Pancreatic cancer (PC) is a highly malignant gastrointestinal tumor with a 5-year survival rate of less than 10 % (Siegel et al., 2022). With approximately 511,000 new cases and 467,000 deaths globally in 2022, it is the sixth leading cause of cancer-related deaths(Dizon and Annunziata, 2025). and is projected to become the second leading cause of death by 2030 (Siegel et al., 2022). Due to insidious early symptoms, most patients are diagnosed at a late stage, with only 20 % having access to surgery and the rest relying on chemotherapy, (Huang et al., 2018). The efficacy of which is often limited by drug resistance. The standard treatment for patients with resectable PDAC and no contraindications is adjuvant chemotherapy 6 months after surgery, with the mFOLFIRINOX regimen preferred. Over the past decade, preoperative multiagent chemotherapy (e.g., FOLFIRINOX and gemcitabine in combination with albumin-conjugated paclitaxel) has provided additional therapeutic options for patients with junctional resectable and locally advanced pancreatic cancer.(Stoop et al., 2024).The resistance mechanisms of common chemotherapeutic agents are listed in Table 1.

While these agents can prolong survival to some extent, their efficacy is limited by side effects and drug resistance (Conroy et al., 2018). Common side effects include severe myelosuppression, gastrointestinal toxicity, peripheral neuropathy, and fatigue, which often compromise the patient's quality of life and limit the tolerable dosage. Additionally, chemotherapy resistance remains a major barrier, further reducing the therapeutic benefit of these treatments. According to the World Health Organization (WHO) in clinical data, the overall remission rate of PC to gemcitabine is less than 15 %, with most patients relapsing and dying within a short period (Oettle et al., 2007). Drug resistance is caused by multiple factors, including abnormalities in the intracellular enzyme system, altered expression of transport proteins, anti-apoptotic effects, and enhanced DNA repair mechanisms (Dash et al., 2024; Ono et al., 2023; Xu et al., 2023a). Recent studies have also identified new mechanisms of drug resistance, making it crucial to explore these mechanisms to address the challenge of chemotherapy resistance in clinical settings.

Tumor metabolic reprogramming refers to the alteration of metabolic pathways in tumor cells to fulfill their demands for energy, biosynthetic precursors, and redox balance (DeBerardinis and Chandel, 2016).
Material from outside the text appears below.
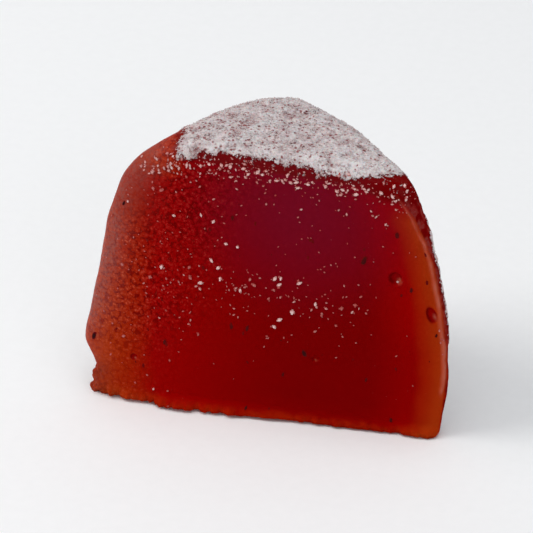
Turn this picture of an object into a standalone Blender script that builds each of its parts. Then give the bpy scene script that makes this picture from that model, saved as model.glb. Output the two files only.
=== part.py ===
"""Half a cube of turkish delight, cut from corner to corner and standing on its base.

The cut face looks towards -Y, and the two other sides meet in a rounded edge behind it.
The soft gel was pressed by the knife, so the piece is widest at its foot and narrower above.
Lengths are in metres, +Z is up, and the origin is under the middle of the piece.
"""

import math

import bmesh
import bpy
from mathutils import Vector, noise

MM = 0.001

# Height of the crown, how much it falls for each metre to the right, and its low dome
CROWN_HEIGHT = 27.4 * MM
CROWN_FALL = 0.062
CROWN_DOME = 0.5 * MM
CROWN_MIDDLE = -2.0 * MM
CROWN_REACH = (12.0 * MM, 8.0 * MM)

# Side lines, as (height, distance from the middle), in millimetres
LEFT_LINE = ((0.0, 19.1), (2.5, 18.9), (5.5, 19.5), (12.0, 18.3), (18.0, 17.2), (24.0, 15.6), (30.0, 14.6))
RIGHT_LINE = ((0.0, 18.0), (3.0, 18.5), (6.5, 18.8), (12.0, 18.4), (18.0, 17.6), (24.0, 16.5), (30.0, 16.0))
CUT_LINE = ((0.0, 8.9), (6.0, 8.6), (16.0, 8.0), (30.0, 7.2))
BACK_LINE = ((0.0, 8.4), (6.0, 8.7), (16.0, 8.0), (30.0, 6.4))

# Width of the blunt edge at the back, as a share of the width along the cut
BACK_SHARE = 0.2

# Radii of the shoulders that run round the crown, and of the edge at the foot
SHOULDER_LEFT = 7.0 * MM
SHOULDER_RIGHT = 3.3 * MM
SHOULDER_CUT = 1.7 * MM
SHOULDER_BACK = 3.2 * MM
FOOT_RADIUS = 0.3 * MM

# Reach of the rounding at the upright edges, seen from above: across the width, and along the depth
EDGE_CUT_LEFT = (6.0 * MM, 2.8 * MM)
EDGE_CUT_RIGHT = (3.0 * MM, 1.3 * MM)
EDGE_BACK = 3.6 * MM

# Grid of the block, and how strongly its lines crowd towards the edges
COLUMNS = 24
DEPTHS = 30
ROWS = 30
CROWDING = 0.5

# Unevenness of the whole piece, the sugared crust and the torn foot: (depth, length of a wave, seed)
SWELL = (0.30 * MM, 9.0 * MM, 3.0)
CRUST = (0.13 * MM, 2.3 * MM, 11.0)
TORN_FOOT = (0.35 * MM, 2.6 * MM, 23.0)
TORN_FOOT_HEIGHT = 1.4 * MM

# How far a normal turns to the front where the crust ends and where the bare cut begins
CUT_TURN = (0.6, 0.9)

# Lip that the knife raised beside the right edge of the cut face
LIP_HEIGHT = 0.22 * MM
LIP_INSET = 2.9 * MM
LIP_WIDTH = 0.6 * MM
LIP_FROM = 8.0 * MM
LIP_TO = 25.0 * MM
LIP_FADE = 3.5 * MM

# Dents and bulges pressed into the skin: (place, reach, depth), a bulge has a negative depth
DENTS = (
    ((-17.2, -7.2, 3.0), 1.2, 0.75),
    ((-17.6, -6.2, 6.0), 2.0, -0.35),
    ((-9.5, 0.0, 12.0), 4.5, 0.45),
    ((9.0, 0.5, 19.0), 4.0, -0.4),
    ((11.0, -1.5, 8.0), 4.0, 0.4),
    ((3.0, 0.0, 27.5), 4.5, 0.35),
)

# Creases in the two sugared sides: (start, end, half width, depth)
CREASES = (
    ((-13.0, -3.0, 21.5), (-6.5, 3.0, 22.5), 0.9, 0.30),
    ((-5.0, 5.5, 4.0), (-5.5, 5.0, 13.0), 1.0, 0.26),
    ((12.5, -2.0, 17.0), (5.5, 4.5, 15.5), 0.9, 0.28),
)


def crowded(share):
    """Moves an even share of the way, from 0 to 1, towards the nearer end."""
    return share - CROWDING * math.sin(2 * math.pi * share) / (2 * math.pi)


def smooth(value, low, high):
    """0 at low, 1 at high and a smooth step between."""
    t = min(1.0, max(0.0, (value - low) / (high - low)))
    return t * t * (3 - 2 * t)


def slope(line, i):
    """Slope of a line of (height, distance) at its station i, from the stations beside it."""
    low, high = line[max(0, i - 1)], line[min(len(line) - 1, i + 1)]
    return (high[1] - low[1]) / (high[0] - low[0])


def along(line, height):
    """Distance from the middle that a line of (height, distance) in millimetres has at a height."""
    height = height / MM
    i = max(n for n in range(len(line) - 1) if line[n][0] <= height or n == 0)
    (low, first), (high, second) = line[i], line[i + 1]
    span = high - low
    t = (height - low) / span
    start = (2 * t**3 - 3 * t**2 + 1) * first + (t**3 - 2 * t**2 + t) * span * slope(line, i)
    end = (3 * t**2 - 2 * t**3) * second + (t**3 - t**2) * span * slope(line, i + 1)
    return MM * (start + end)


def drawn_in(way, radius):
    """How far a quarter round of this radius has drawn in, this far past its start."""
    way = min(radius, max(0.0, way))
    return radius - math.sqrt(radius * radius - way * way)


def side_distance(line, height, shoulder):
    """Distance from the middle to one side at a height, with its shoulder and foot rounded."""
    over = drawn_in(height - (CROWN_HEIGHT - shoulder), shoulder)
    under = drawn_in(FOOT_RADIUS - height, FOOT_RADIUS)
    return along(line, height) - over - under


def round_edge(u, v, reach_u, reach_v):
    """Carries a point of the square from -1 to 1 towards the round in its corner."""
    a = (abs(u) - (1 - reach_u)) / reach_u
    b = (abs(v) - (1 - reach_v)) / reach_v
    if a <= 0 or b <= 0:
        return u, v
    pull = max(a, b) / math.hypot(a, b)
    round_u = 1 - reach_u + reach_u * a * pull
    round_v = 1 - reach_v + reach_v * b * pull
    return math.copysign(round_u, u), math.copysign(round_v, v)


def crown_height(x, y):
    """Height of the crown over a point of the plan."""
    away = math.hypot(x / CROWN_REACH[0], (y - CROWN_MIDDLE) / CROWN_REACH[1])
    return CROWN_HEIGHT - CROWN_FALL * x + CROWN_DOME * (1 - smooth(away, 0.0, 1.0))


def place(u, v, w):
    """Where a point of the cube from -1 to 1 lies on the smooth piece."""
    height = CROWN_HEIGHT * (w + 1) / 2
    left = side_distance(LEFT_LINE, height, SHOULDER_LEFT)
    right = side_distance(RIGHT_LINE, height, SHOULDER_RIGHT)
    cut = side_distance(CUT_LINE, height, SHOULDER_CUT)
    back = side_distance(BACK_LINE, height, SHOULDER_BACK)
    across = left if u < 0 else right
    if v > 0:
        u, v = round_edge(u, v, 1.0, 2 * EDGE_BACK / (cut + back))
    else:
        reach = EDGE_CUT_LEFT if u < 0 else EDGE_CUT_RIGHT
        u, v = round_edge(u, v, reach[0] / across, 2 * reach[1] / (cut + back))
    depth = (v + 1) / 2
    x = u * across * (1 - depth * (1 - BACK_SHARE))
    y = depth * back - (1 - depth) * cut
    return Vector((x, y, height * crown_height(x, y) / CROWN_HEIGHT))


def waves(point, depth, length, seed):
    """Two octaves of noise at a point, to about this depth and with waves of this length."""
    spot = point / length + Vector((seed, seed * 0.37, seed * 1.71))
    return depth * (noise.noise(spot) + 0.5 * noise.noise(spot * 2.1))


def distance_to_crease(point, start, end):
    """Distance from a point to the straight line of a crease."""
    start, end = Vector(start) * MM, Vector(end) * MM
    way = end - start
    share = min(1.0, max(0.0, (point - start).dot(way) / way.length_squared))
    return (point - start - share * way).length


def relief(point, normal):
    """How far the uneven skin stands out from the smooth piece at a point."""
    on_cut = smooth(-normal.y, *CUT_TURN)
    lift = waves(point, *SWELL) * (1 - 0.6 * on_cut)
    lift += waves(point, *CRUST) * (1 - on_cut)
    low = 1 - smooth(point.z, 0.3 * TORN_FOOT_HEIGHT, TORN_FOOT_HEIGHT)
    lift += waves(point, *TORN_FOOT) * low

    inset = along(RIGHT_LINE, point.z) - LIP_INSET - point.x
    rising = smooth(point.z, LIP_FROM, LIP_FROM + LIP_FADE)
    ending = smooth(point.z, LIP_TO - LIP_FADE, LIP_TO)
    lift += LIP_HEIGHT * math.exp(-((inset / LIP_WIDTH) ** 2)) * (rising - ending) * on_cut

    for centre, reach, depth in DENTS:
        far = (point - Vector(centre) * MM).length / (reach * MM)
        lift -= depth * MM * math.exp(-far * far)
    for start, end, half_width, depth in CREASES:
        far = distance_to_crease(point, start, end) / (half_width * MM)
        lift -= depth * MM * math.exp(-far * far) * (1 - on_cut)
    return lift


def subdivide_along(bm, axis, pieces):
    """Cuts every edge that runs along an axis into this many pieces."""
    edges = [e for e in bm.edges if abs((e.verts[0].co - e.verts[1].co)[axis]) > 1e-6]
    bmesh.ops.subdivide_edges(bm, edges=edges, cuts=pieces - 1, use_grid_fill=True)


def gel_block():
    """The piece as one closed mesh, from a cube cut into a grid and drawn into shape."""
    bm = bmesh.new()
    bmesh.ops.create_cube(bm, size=2.0)
    for axis, pieces in enumerate((COLUMNS, DEPTHS, ROWS)):
        subdivide_along(bm, axis, pieces)
    rims = {}
    for vert in bm.verts:
        u, v, w = (2 * crowded((c + 1) / 2) - 1 for c in vert.co)
        rims[vert] = max(abs(u), abs(v)) ** 4
        vert.co = place(u, v, w)
    bm.normal_update()

    lifts = [(v, v.normal.copy(), relief(v.co, v.normal)) for v in bm.verts]
    for vert, out, lift in lifts:
        if vert.co.z < 1e-6:
            out = rims[vert] * Vector((vert.co.x, vert.co.y, 0.0)).normalized()
        vert.co += out * lift
        vert.co.z = max(vert.co.z, 0.0)

    for axis in (0, 1):
        reach = [v.co[axis] for v in bm.verts]
        middle = (min(reach) + max(reach)) / 2
        for vert in bm.verts:
            vert.co[axis] -= middle
    return bm


def gel_material():
    """Deep red starch gel, satin where the knife cut it."""
    material = bpy.data.materials.new("rose_gel")
    material.use_nodes = True
    shader = material.node_tree.nodes["Principled BSDF"]
    shader.inputs["Base Color"].default_value = (0.19, 0.008, 0.008, 1.0)
    shader.inputs["Roughness"].default_value = 0.35
    shader.inputs["Metallic"].default_value = 0.0
    return material


def main():
    for old in list(bpy.data.objects):
        bpy.data.objects.remove(old)
    sweets = bpy.data.collections.new("turkish_delight")
    bpy.context.scene.collection.children.link(sweets)

    bm = gel_block()
    mesh = bpy.data.meshes.new("cut_piece")
    bm.to_mesh(mesh)
    bm.free()
    mesh.shade_smooth()
    mesh.materials.append(gel_material())
    sweets.objects.link(bpy.data.objects.new("cut_piece", mesh))


main()
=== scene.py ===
import math
import random

import bmesh
import bpy
from mathutils import Euler, Matrix, Vector, noise
from mathutils.bvhtree import BVHTree


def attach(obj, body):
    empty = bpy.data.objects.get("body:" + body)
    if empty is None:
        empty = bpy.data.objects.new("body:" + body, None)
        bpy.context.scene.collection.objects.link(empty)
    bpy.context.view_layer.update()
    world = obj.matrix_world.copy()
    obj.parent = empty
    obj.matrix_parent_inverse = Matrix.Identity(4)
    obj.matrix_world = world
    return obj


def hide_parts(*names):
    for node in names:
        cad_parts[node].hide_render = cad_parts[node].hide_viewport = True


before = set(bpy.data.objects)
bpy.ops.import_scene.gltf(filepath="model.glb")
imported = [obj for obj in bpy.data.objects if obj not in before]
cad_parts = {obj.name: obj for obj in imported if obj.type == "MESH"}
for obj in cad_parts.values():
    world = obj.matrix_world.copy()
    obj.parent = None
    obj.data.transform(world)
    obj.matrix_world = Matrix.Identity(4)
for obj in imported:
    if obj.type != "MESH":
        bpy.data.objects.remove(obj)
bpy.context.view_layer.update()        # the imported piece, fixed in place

mm = 0.001               # the frame is in metres


# small helpers for shapes and nodes

def ramp(value, low, high):
    # 0 below a range, 1 above it and a straight rise between
    return min(1.0, max(0.0, (value - low) / (high - low)))


def smooth(value, low, high):
    # the same with a soft start and end
    t = ramp(value, low, high)
    return t * t * (3 - 2 * t)


def rise(value, step):
    # grows from 0 to an amount: a step is (amount, from, to)
    amount, low, high = step
    return amount * smooth(value, low, high)


def fall(value, step):
    # shrinks from an amount to 0
    amount, low, high = step
    return amount * (1 - smooth(value, low, high))


def bell(value, width):
    # 1 at 0, falling to both sides
    return math.exp(-(value / width) ** 2)


def between(stations, at):
    # value at a place on a line through stations of (place, value)
    if at <= stations[0][0]:
        return stations[0][1]
    for (low, first), (high, second) in zip(stations, stations[1:]):
        if at <= high:
            return first + (second - first) * (at - low) / (high - low)
    return stations[-1][1]


def ripple(point, length, seed):
    # two octaves of noise, about -1 to 1, with waves of this length
    spot = point / length + Vector((seed, seed * 0.37, seed * 1.71))
    return noise.noise(spot) + 0.5 * noise.noise(spot * 2.13)


def rippleAlong(x, length, seed):
    # one octave of noise along a line
    return noise.noise(Vector((x / length, seed, 0)))


def wave(point, kind):
    # a ripple with a depth: a wave is (depth, length, seed)
    depth, length, seed = kind
    return depth * ripple(point, length, seed)


def addNode(tree, kind, spot, values=None, **settings):
    node = tree.nodes.new(kind)
    node.location = spot
    for name, value in settings.items():
        setattr(node, name, value)
    for socket, value in (values or {}).items():
        node.inputs[socket].default_value = value
    return node


def feed(tree, socket, given):
    # links an output to a socket, or sets the socket to a value
    if isinstance(given, bpy.types.NodeSocket):
        tree.links.new(given, socket)
    elif given is not None:
        socket.default_value = given


def mathNode(tree, operation, spot, first, second=None, third=None, clamp=False):
    node = addNode(tree, "ShaderNodeMath", spot, operation=operation, use_clamp=clamp)
    for socket, given in zip(node.inputs, (first, second, third)):
        feed(tree, socket, given)
    return node.outputs[0]


def mixColor(tree, spot, factor, first, second, kind="MIX"):
    # a Mix node takes two colours in sockets 6 and 7 and gives one in output 2
    node = addNode(tree, "ShaderNodeMix", spot, data_type="RGBA", blend_type=kind)
    for index, given in ((0, factor), (6, first), (7, second)):
        feed(tree, node.inputs[index], given)
    return node.outputs[2]


def mapRange(tree, spot, value, low, high, start=0.0, end=1.0):
    node = addNode(tree, "ShaderNodeMapRange", spot, interpolation_type="SMOOTHSTEP")
    for socket, given in zip(node.inputs[:5], (value, low, high, start, end)):
        feed(tree, socket, given)
    return node.outputs[0]


def readMask(tree, spot, name):
    return addNode(tree, "ShaderNodeAttribute", spot, attribute_name=name).outputs["Fac"]


def newMaterial(name):
    material = bpy.data.materials.new(name)
    material.use_nodes = True
    shader = material.node_tree.nodes["Principled BSDF"]
    shader.location = (700, 0)
    material.node_tree.nodes["Material Output"].location = (1000, 0)
    return material, material.node_tree, shader


# effects that the materials share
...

Tumor cells differ from normal cells in glucose metabolism, amino acid metabolism, and lipid metabolism (Li and Zhang, 2016). Tumor tissues exhibit increased glycolysis, inhibited tricarboxylic acid (TCA) cycle activity, and accelerated gluconeogenesis and lipid β-oxidation, enabling rapid replenishment of energy stores (Vander Heiden et al., 2009; Yoo et al., 2020b). These changes support rapid proliferation and enable tumor cells to survive in hostile microenvironments, such as hypoxia and nutrient deprivation (Vander Heiden et al., 2009; Yoo et al., 2020b). Furthermore, metabolic reprogramming interacts with oncogenic signaling pathways and epigenetic modifications, reinforcing tumor progression and therapeutic resistance. These metabolic alterations influence tumor cell differentiation, proliferation, apoptosis, and therapeutic responses, linking metabolic reprogramming to chemoresistance (Cao, 2019).

This review focuses on the role of metabolic reprogramming in PC, examining its relationship with clinical chemotherapy resistance and exploring underlying mechanisms. Additionally, it summarizes preclinical studies and drug development efforts targeting tumor metabolism, aiming to provide a theoretical foundation for improving clinical treatment strategies.